> _PROMPT_
The data below needs to be returned exactly, line for line.

Start GIVEN INFORMATION

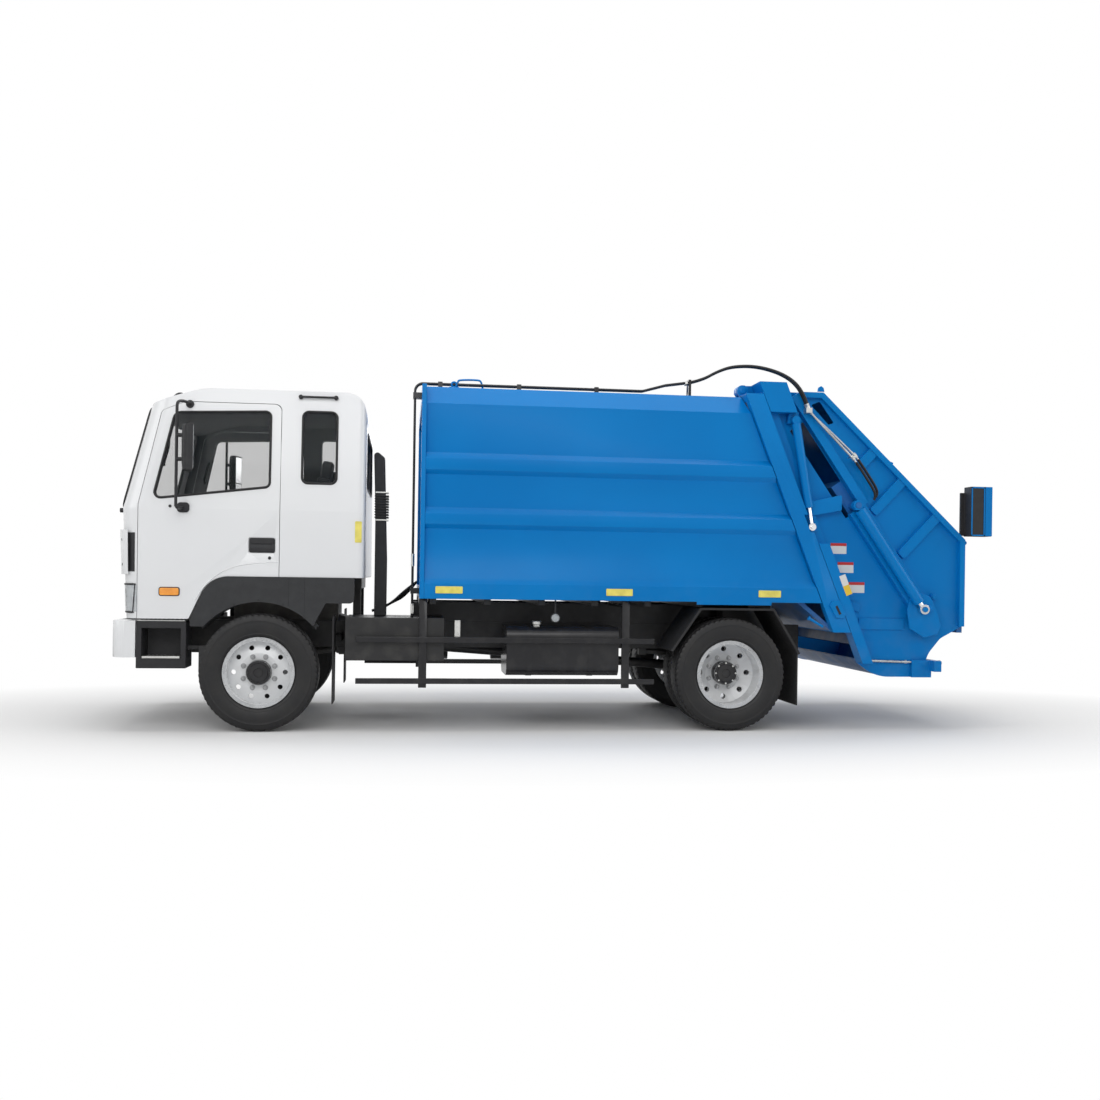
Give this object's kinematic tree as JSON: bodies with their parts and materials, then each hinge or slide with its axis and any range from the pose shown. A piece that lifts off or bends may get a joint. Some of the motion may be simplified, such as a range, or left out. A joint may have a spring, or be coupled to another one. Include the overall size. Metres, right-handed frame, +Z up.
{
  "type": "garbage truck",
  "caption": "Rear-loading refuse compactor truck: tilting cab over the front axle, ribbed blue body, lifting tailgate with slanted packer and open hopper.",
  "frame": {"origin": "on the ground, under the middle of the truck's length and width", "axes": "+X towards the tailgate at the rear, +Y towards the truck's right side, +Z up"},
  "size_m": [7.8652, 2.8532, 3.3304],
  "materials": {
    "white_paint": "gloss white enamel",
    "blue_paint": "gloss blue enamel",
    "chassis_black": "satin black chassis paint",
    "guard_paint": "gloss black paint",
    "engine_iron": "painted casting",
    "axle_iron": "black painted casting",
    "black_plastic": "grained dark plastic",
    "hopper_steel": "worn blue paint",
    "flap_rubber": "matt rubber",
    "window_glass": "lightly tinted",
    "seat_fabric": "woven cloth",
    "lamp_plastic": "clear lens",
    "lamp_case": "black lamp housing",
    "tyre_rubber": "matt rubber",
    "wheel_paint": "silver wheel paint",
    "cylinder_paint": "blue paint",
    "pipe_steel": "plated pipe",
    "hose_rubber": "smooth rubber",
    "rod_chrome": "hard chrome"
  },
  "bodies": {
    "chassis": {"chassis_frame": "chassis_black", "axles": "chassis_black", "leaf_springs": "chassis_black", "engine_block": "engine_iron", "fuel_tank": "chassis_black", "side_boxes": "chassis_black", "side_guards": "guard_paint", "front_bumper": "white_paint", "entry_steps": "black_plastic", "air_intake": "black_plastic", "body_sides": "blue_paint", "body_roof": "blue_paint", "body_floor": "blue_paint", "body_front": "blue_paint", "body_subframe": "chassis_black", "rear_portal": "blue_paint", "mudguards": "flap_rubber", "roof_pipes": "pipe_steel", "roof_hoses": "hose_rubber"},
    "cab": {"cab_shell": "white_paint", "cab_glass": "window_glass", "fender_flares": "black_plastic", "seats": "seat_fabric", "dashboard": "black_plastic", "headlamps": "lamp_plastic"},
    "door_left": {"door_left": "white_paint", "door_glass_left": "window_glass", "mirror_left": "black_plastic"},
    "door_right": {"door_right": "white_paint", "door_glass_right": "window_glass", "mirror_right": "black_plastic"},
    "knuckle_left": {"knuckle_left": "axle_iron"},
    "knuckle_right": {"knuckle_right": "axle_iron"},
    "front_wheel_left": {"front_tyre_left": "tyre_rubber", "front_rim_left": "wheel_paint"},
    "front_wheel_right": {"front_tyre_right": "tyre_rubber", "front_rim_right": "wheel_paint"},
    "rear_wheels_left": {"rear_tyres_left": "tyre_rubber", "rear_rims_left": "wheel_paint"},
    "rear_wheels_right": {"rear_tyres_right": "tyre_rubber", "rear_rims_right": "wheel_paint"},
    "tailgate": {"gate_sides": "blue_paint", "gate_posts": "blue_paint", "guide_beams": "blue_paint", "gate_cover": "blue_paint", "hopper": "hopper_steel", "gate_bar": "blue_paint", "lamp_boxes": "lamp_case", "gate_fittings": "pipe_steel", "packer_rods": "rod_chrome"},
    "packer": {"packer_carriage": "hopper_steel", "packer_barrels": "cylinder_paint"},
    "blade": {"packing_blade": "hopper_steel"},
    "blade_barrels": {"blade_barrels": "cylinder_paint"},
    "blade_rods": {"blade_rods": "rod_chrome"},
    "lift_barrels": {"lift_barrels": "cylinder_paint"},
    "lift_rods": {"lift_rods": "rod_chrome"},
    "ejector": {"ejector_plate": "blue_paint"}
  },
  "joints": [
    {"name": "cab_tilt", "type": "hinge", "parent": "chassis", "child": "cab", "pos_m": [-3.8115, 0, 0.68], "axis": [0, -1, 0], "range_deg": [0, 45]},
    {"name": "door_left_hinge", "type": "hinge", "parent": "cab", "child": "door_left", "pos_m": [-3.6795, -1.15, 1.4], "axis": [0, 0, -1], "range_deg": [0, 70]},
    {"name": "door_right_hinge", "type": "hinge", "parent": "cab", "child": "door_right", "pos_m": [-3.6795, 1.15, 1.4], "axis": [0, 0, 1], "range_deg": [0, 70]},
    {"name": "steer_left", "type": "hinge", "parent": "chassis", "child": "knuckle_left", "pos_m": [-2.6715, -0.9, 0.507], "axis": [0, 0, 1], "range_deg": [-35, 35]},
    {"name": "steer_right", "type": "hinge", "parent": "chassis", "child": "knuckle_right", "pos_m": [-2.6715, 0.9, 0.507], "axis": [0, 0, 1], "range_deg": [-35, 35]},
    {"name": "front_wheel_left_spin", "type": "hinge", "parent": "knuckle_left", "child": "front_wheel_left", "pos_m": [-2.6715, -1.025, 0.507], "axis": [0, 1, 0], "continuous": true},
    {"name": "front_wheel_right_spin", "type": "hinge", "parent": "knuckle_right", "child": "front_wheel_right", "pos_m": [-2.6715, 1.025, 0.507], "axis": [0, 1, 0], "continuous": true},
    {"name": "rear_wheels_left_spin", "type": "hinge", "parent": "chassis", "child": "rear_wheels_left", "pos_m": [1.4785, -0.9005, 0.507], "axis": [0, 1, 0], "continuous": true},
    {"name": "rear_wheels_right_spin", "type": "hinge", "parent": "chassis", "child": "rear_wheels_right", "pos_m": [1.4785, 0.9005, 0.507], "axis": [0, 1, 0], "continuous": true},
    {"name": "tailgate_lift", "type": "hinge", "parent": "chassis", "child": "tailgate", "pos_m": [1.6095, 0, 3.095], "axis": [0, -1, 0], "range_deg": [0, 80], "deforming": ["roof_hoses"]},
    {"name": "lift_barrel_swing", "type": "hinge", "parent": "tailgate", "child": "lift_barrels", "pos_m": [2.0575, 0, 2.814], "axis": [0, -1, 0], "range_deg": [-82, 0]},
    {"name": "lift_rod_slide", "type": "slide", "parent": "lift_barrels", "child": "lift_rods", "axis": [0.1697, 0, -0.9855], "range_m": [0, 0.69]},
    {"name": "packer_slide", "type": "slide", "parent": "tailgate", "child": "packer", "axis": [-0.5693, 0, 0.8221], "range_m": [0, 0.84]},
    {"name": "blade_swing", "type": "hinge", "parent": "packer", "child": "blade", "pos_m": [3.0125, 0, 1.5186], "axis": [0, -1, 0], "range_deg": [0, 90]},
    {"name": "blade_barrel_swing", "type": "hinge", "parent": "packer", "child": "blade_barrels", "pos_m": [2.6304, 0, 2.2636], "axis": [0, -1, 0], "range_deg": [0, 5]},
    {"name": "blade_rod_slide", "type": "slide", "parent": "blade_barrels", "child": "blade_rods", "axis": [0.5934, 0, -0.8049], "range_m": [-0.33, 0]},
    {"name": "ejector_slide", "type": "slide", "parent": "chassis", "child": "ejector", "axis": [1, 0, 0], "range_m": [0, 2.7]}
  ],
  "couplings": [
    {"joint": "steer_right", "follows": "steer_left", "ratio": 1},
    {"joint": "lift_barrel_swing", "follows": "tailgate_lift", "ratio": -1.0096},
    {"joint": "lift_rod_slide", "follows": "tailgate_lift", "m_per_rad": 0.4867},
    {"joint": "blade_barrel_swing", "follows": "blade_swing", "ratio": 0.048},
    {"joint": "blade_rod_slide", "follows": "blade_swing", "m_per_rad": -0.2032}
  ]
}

End GIVEN INFORMATION

> _RESPONSE TO THIS EXERCISE_
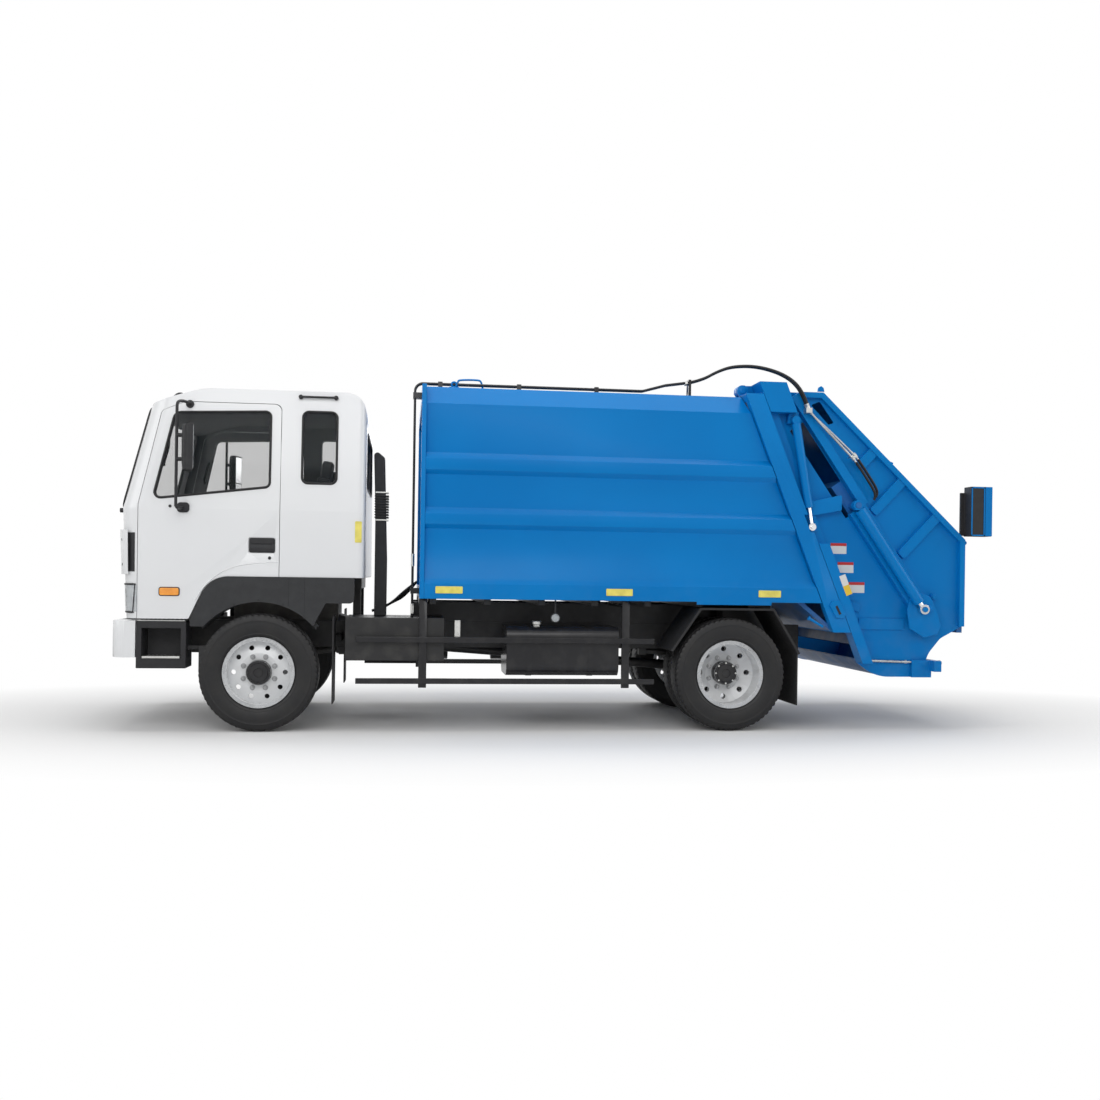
Give this object's kinematic tree as JSON: bodies with their parts and materials, then each hinge or slide with its axis and any range from the pose shown. A piece that lifts off or bends may get a joint. Some of the motion may be simplified, such as a range, or left out. A joint may have a spring, or be coupled to another one. Include the overall size. Metres, right-handed frame, +Z up.
{
  "type": "garbage truck",
  "caption": "Rear-loading refuse compactor truck: tilting cab over the front axle, ribbed blue body, lifting tailgate with slanted packer and open hopper.",
  "frame": {"origin": "on the ground, under the middle of the truck's length and width", "axes": "+X towards the tailgate at the rear, +Y towards the truck's right side, +Z up"},
  "size_m": [7.8652, 2.8532, 3.3304],
  "materials": {
    "white_paint": "gloss white enamel",
    "blue_paint": "gloss blue enamel",
    "chassis_black": "satin black chassis paint",
    "guard_paint": "gloss black paint",
    "engine_iron": "painted casting",
    "axle_iron": "black painted casting",
    "black_plastic": "grained dark plastic",
    "hopper_steel": "worn blue paint",
    "flap_rubber": "matt rubber",
    "window_glass": "lightly tinted",
    "seat_fabric": "woven cloth",
    "lamp_plastic": "clear lens",
    "lamp_case": "black lamp housing",
    "tyre_rubber": "matt rubber",
    "wheel_paint": "silver wheel paint",
    "cylinder_paint": "blue paint",
    "pipe_steel": "plated pipe",
    "hose_rubber": "smooth rubber",
    "rod_chrome": "hard chrome"
  },
  "bodies": {
    "chassis": {"chassis_frame": "chassis_black", "axles": "chassis_black", "leaf_springs": "chassis_black", "engine_block": "engine_iron", "fuel_tank": "chassis_black", "side_boxes": "chassis_black", "side_guards": "guard_paint", "front_bumper": "white_paint", "entry_steps": "black_plastic", "air_intake": "black_plastic", "body_sides": "blue_paint", "body_roof": "blue_paint", "body_floor": "blue_paint", "body_front": "blue_paint", "body_subframe": "chassis_black", "rear_portal": "blue_paint", "mudguards": "flap_rubber", "roof_pipes": "pipe_steel", "roof_hoses": "hose_rubber"},
    "cab": {"cab_shell": "white_paint", "cab_glass": "window_glass", "fender_flares": "black_plastic", "seats": "seat_fabric", "dashboard": "black_plastic", "headlamps": "lamp_plastic"},
    "door_left": {"door_left": "white_paint", "door_glass_left": "window_glass", "mirror_left": "black_plastic"},
    "door_right": {"door_right": "white_paint", "door_glass_right": "window_glass", "mirror_right": "black_plastic"},
    "knuckle_left": {"knuckle_left": "axle_iron"},
    "knuckle_right": {"knuckle_right": "axle_iron"},
    "front_wheel_left": {"front_tyre_left": "tyre_rubber", "front_rim_left": "wheel_paint"},
    "front_wheel_right": {"front_tyre_right": "tyre_rubber", "front_rim_right": "wheel_paint"},
    "rear_wheels_left": {"rear_tyres_left": "tyre_rubber", "rear_rims_left": "wheel_paint"},
    "rear_wheels_right": {"rear_tyres_right": "tyre_rubber", "rear_rims_right": "wheel_paint"},
    "tailgate": {"gate_sides": "blue_paint", "gate_posts": "blue_paint", "guide_beams": "blue_paint", "gate_cover": "blue_paint", "hopper": "hopper_steel", "gate_bar": "blue_paint", "lamp_boxes": "lamp_case", "gate_fittings": "pipe_steel", "packer_rods": "rod_chrome"},
    "packer": {"packer_carriage": "hopper_steel", "packer_barrels": "cylinder_paint"},
    "blade": {"packing_blade": "hopper_steel"},
    "blade_barrels": {"blade_barrels": "cylinder_paint"},
    "blade_rods": {"blade_rods": "rod_chrome"},
    "lift_barrels": {"lift_barrels": "cylinder_paint"},
    "lift_rods": {"lift_rods": "rod_chrome"},
    "ejector": {"ejector_plate": "blue_paint"}
  },
  "joints": [
    {"name": "cab_tilt", "type": "hinge", "parent": "chassis", "child": "cab", "pos_m": [-3.8115, 0, 0.68], "axis": [0, -1, 0], "range_deg": [0, 45]},
    {"name": "door_left_hinge", "type": "hinge", "parent": "cab", "child": "door_left", "pos_m": [-3.6795, -1.15, 1.4], "axis": [0, 0, -1], "range_deg": [0, 70]},
    {"name": "door_right_hinge", "type": "hinge", "parent": "cab", "child": "door_right", "pos_m": [-3.6795, 1.15, 1.4], "axis": [0, 0, 1], "range_deg": [0, 70]},
    {"name": "steer_left", "type": "hinge", "parent": "chassis", "child": "knuckle_left", "pos_m": [-2.6715, -0.9, 0.507], "axis": [0, 0, 1], "range_deg": [-35, 35]},
    {"name": "steer_right", "type": "hinge", "parent": "chassis", "child": "knuckle_right", "pos_m": [-2.6715, 0.9, 0.507], "axis": [0, 0, 1], "range_deg": [-35, 35]},
    {"name": "front_wheel_left_spin", "type": "hinge", "parent": "knuckle_left", "child": "front_wheel_left", "pos_m": [-2.6715, -1.025, 0.507], "axis": [0, 1, 0], "continuous": true},
    {"name": "front_wheel_right_spin", "type": "hinge", "parent": "knuckle_right", "child": "front_wheel_right", "pos_m": [-2.6715, 1.025, 0.507], "axis": [0, 1, 0], "continuous": true},
    {"name": "rear_wheels_left_spin", "type": "hinge", "parent": "chassis", "child": "rear_wheels_left", "pos_m": [1.4785, -0.9005, 0.507], "axis": [0, 1, 0], "continuous": true},
    {"name": "rear_wheels_right_spin", "type": "hinge", "parent": "chassis", "child": "rear_wheels_right", "pos_m": [1.4785, 0.9005, 0.507], "axis": [0, 1, 0], "continuous": true},
    {"name": "tailgate_lift", "type": "hinge", "parent": "chassis", "child": "tailgate", "pos_m": [1.6095, 0, 3.095], "axis": [0, -1, 0], "range_deg": [0, 80], "deforming": ["roof_hoses"]},
    {"name": "lift_barrel_swing", "type": "hinge", "parent": "tailgate", "child": "lift_barrels", "pos_m": [2.0575, 0, 2.814], "axis": [0, -1, 0], "range_deg": [-82, 0]},
    {"name": "lift_rod_slide", "type": "slide", "parent": "lift_barrels", "child": "lift_rods", "axis": [0.1697, 0, -0.9855], "range_m": [0, 0.69]},
    {"name": "packer_slide", "type": "slide", "parent": "tailgate", "child": "packer", "axis": [-0.5693, 0, 0.8221], "range_m": [0, 0.84]},
    {"name": "blade_swing", "type": "hinge", "parent": "packer", "child": "blade", "pos_m": [3.0125, 0, 1.5186], "axis": [0, -1, 0], "range_deg": [0, 90]},
    {"name": "blade_barrel_swing", "type": "hinge", "parent": "packer", "child": "blade_barrels", "pos_m": [2.6304, 0, 2.2636], "axis": [0, -1, 0], "range_deg": [0, 5]},
    {"name": "blade_rod_slide", "type": "slide", "parent": "blade_barrels", "child": "blade_rods", "axis": [0.5934, 0, -0.8049], "range_m": [-0.33, 0]},
    {"name": "ejector_slide", "type": "slide", "parent": "chassis", "child": "ejector", "axis": [1, 0, 0], "range_m": [0, 2.7]}
  ],
  "couplings": [
    {"joint": "steer_right", "follows": "steer_left", "ratio": 1},
    {"joint": "lift_barrel_swing", "follows": "tailgate_lift", "ratio": -1.0096},
    {"joint": "lift_rod_slide", "follows": "tailgate_lift", "m_per_rad": 0.4867},
    {"joint": "blade_barrel_swing", "follows": "blade_swing", "ratio": 0.048},
    {"joint": "blade_rod_slide", "follows": "blade_swing", "m_per_rad": -0.2032}
  ]
}